There was some confusion organising this review of Emeli Sandé's run of gigs at London's Hammersmith Apollo. For a short time her label's PR department seemed endearingly unaware that the Scottish singer was playing three consecutive nights at the 5,000-plus capacity venue, not two. "Of course it's three nights," I wanted to reply, "it's Emeli Sandé."
There is always more Sandé on offer. Had there been a 2013 Brit award for ubiquity, she would have bagged it too. On her final night in London, night number nine of this UK tour, a year and a bit on from the release of her highly successful debut album, Our Version of Events, Sandé, though, retains all the vim of a debutant, despite two years of working this same material. Her voice has probably grown stronger with use. Too often, backing vocalists are there to cover the main performer's weaknesses. But Sandé's "bee vees" – LaDonna Harley-Peters and Aaron Sokell – meet her on equal footing. As the night draws to a climax, My Kind of Love features a particularly powerful set of vocal lifts that stay on the right side of excess.
Sandé's ascent has been rapid and thorough: the biggest-selling album of 2012, attendant Brits, Mobos and sundry magazine gongs.

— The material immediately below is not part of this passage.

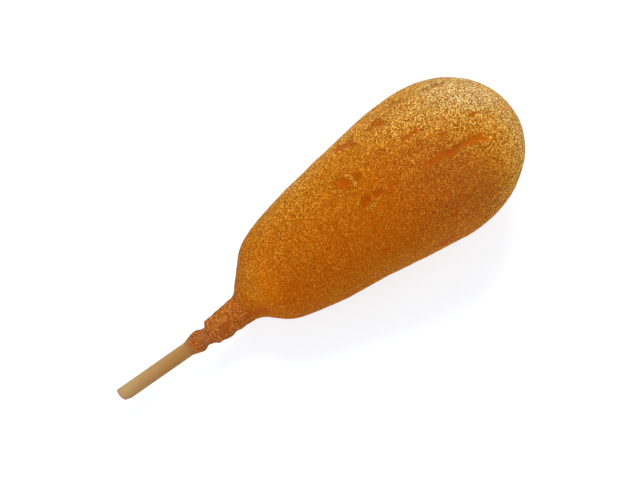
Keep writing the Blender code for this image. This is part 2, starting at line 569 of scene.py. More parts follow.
class Effects:
    """The node groups that more than one finish uses."""

    def __init__(self) -> None:
        """Builds each group once."""
        self._mottle = self._new_mottle()
        self._grain = self._new_grain()

    def _new_mottle(self) -> NodeTree:
        """Soft uneven patches.

        Returns:
            A group whose Mask is 1 inside them.
        """
        inputs = {"Position": None, "Scale": 100.0, "Low": 0.4, "High": 0.6}
        bench, given = new_effect("soft_mottle", inputs)
        cloud = bench.noise(given["Position"], given["Scale"], detail=3.0)["Fac"]
        return bench.put_out({"Mask": bench.rise(cloud, given["Low"], given["High"])})

    def _new_grain(self) -> NodeTree:
        """Small uneven grains, some pale and some dark, with curls of painted highlight and furrows of
        painted shade across them.

        Returns:
            A group whose Cell is a random value for each grain.
        """
        inputs = {"Position": None, "Scale": 1500.0, "Pale share": 0.2, "Dark share": 0.2}
        bench, given = new_effect("meal_grain", inputs)
        rise, times = bench.rise, bench.times
        spread = bench.scale(given["Position"], given["Scale"])
        bend = {0: bench.noise(spread, 0.9)["Color"], 1: (1.6, 1.6, 1.6), 2: spread}
        bent = bench.add("ShaderNodeVectorMath", bend, operation="MULTIPLY_ADD").outputs[0]
        cells = bench.add("ShaderNodeTexVoronoi", {"Vector": bent, "Scale": 1.0}, feature="F1").outputs
        chance = bench.channels(cells["Color"])
        middle = rise(cells["Distance"], GRAIN_EDGE, GRAIN_CORE)
        pale_from, dark_from = bench.minus(1.0, given["Pale share"]), given["Dark share"]
        pale_to, dark_to = bench.plus(pale_from, PALE_BLUR), bench.minus(dark_from, DARK_BLUR)
        pale = times(rise(chance["Red"], pale_from, pale_to), middle)
        dark = times(rise(chance["Green"], dark_from, dark_to), middle)
        # Curls are thin raised lines of painted highlight, and furrows thin lines of painted shade.
        level = bench.channels(bench.noise(spread, 0.30, roughness=0.6)["Color"])
        unbroken = rise(level["Green"], LINE_LOW, LINE_END)
        lines = []
        for colour in ("Red", "Blue"):
            below, above = (rise(level[colour], side, LINE_MIDDLE) for side in (LINE_LOW, LINE_HIGH))
            lines.append(times(below, above, unbroken))
        curl_highlight, furrow_shade = lines
        plain = times(bench.plus(middle, chance["Blue"]), 0.3)
        raised = bench.plus(plain, times(bench.reckon("MAXIMUM", pale, curl_highlight), 0.4))
        height = bench.minus(raised, times(dark, 0.3))
        made = {"Pale": pale, "Dark": dark, "Height": height, "Cell": chance["Blue"]}
        return bench.put_out({**made, "Curl highlight": curl_highlight, "Furrow shade": furrow_shade})

    def mask(self, bench: Bench, place: Socket, scale: float, low: float, high: float) -> Socket:
        """Puts the mottle into a material: so many patches to a metre, set in at low and full at high."""
        fed = {"Position": place, "Scale": scale, "Low": low, "High": high}
        return bench.add("ShaderNodeGroup", fed, node_tree=self._mottle).outputs["Mask"]

    def grains(self, bench: Bench, place: Socket, scale: float, pale: Source, dark: float) -> Sockets:
        """Puts grains into a material: so many to a metre, and these shares of them pale and dark."""
        fed = {"Position": place, "Scale": scale, "Pale share": pale, "Dark share": dark}
        return bench.add("ShaderNodeGroup", fed, node_tree=self._grain).outputs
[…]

This jamminess spread all the way to the crusts at the Olympics, which she sliced both ways, performing in the heroic opening ceremony and the more low-brow mop-up at the end. So synonymous has Sandé become with big, blowsy public occasions, the snide tweeting began swiftly last week, wondering if Sandé would play at Margaret Thatcher's funeral.
Ask any artist: overexposure is a very nice problem to have. Tonight Sandé remains naturally warm and chatty, even when spouting the usual things – "thanks", "incredible", "amazing", "this song is dedicated to all of you" – that artists spout when the stages they are standing on are bigger than a squash court. Her hair is still a signature shock of blond shaved at the sides, but it has changed in small but significant ways. Where once it was more of a vertical Mohican, now it's a nicely curled "do": softer, more feminine, less electric.
There are a few more small but telling developments. Sandé's valedictory set tonight begins with Heaven, an early single. But its drum'n'bass shuffle has been swapped for a bigger, thwackier, soul-rock sound: her drummer is a man-mountain who makes himself heard all night. Breaking the Law, meanwhile, sounds more and more like U2 as it builds and crests.
Ever since Sandé climbed over the mixing desk (figuratively speaking) around 2011, trading her many backroom songwriting credits for the spotlight, she has presented a visual/auditory conundrum: how can a woman with a giant tattoo of Frida Kahlo down her arm sound so tame? Professional disser Noel Gallagher recently dismissed Sandé's music as being "for grannies", and there's truth in that. Several generations are present tonight, the way they are at Adele gigs. (Sandé, deliciously, tweeted a picture of an OAP with middle finger aloft in reply.)
Despite being 26, and having worked with some of the UK's biggest urban stars – Professor Green, Labrinth, Wiley, Chipmunk – it seems Sandé has never actually been young, if by young we mean edgy and streetwise. Sandé's stint at the piano for Clown (very catholic) and on the stool for Suitcase (so we can hear all the lyrics) point to deeply held, old-school musical values. It's a shame: for all the emotional intelligence of her lyrics – Daddy skilfully dissects the appeal of an abusive relationship – these songs seem to get less individual with airtime. By the closing Wonder, there is a weird salsa break and the confusing entreaty to dance. Where, you wonder, are the ballsy Nina Simone covers? This is London: Professor Green could have dropped by for his cameo, as he did when she played the Royal Albert Hall (although Labrinth did perform the previous night).
At some point Sandé decided to stop giving away her songs to other artists. But there's a stark contrast between her "new" song The Half of It – lyrically adroit, but a lumpen mid-tempo trudge tonight – and Rihanna's version, Half of Me, which appeared on her Unapologetic LP. Sandé wrote the song, she says, to tell the other half of the story of the TV footage of the 2011 riots (which is why, by the by, this Scot makes an unlikely Tory songbird). Rihanna's voice is, technically, thinner than Sandé's but its weariness somehow gives Rihanna's version the edge, transforming it into a riveting meditation on fame.
There is one more home-town gig in Sandé's itinerary – Aberdeen on Friday – before this neurosurgeon manqué (she trained to be a doctor) takes her ministrations across the water. Noel Gallagher probably got the consonant wrong because this is music with Grammys, not grannies, in its sights. And the key to understanding Sandé, perhaps, lies in her past as a medical student. Her songs are full of compassion. Though schmaltzy, her gig tonight has all the elements of a good bedside manner, writ large: succour, understanding and uplift.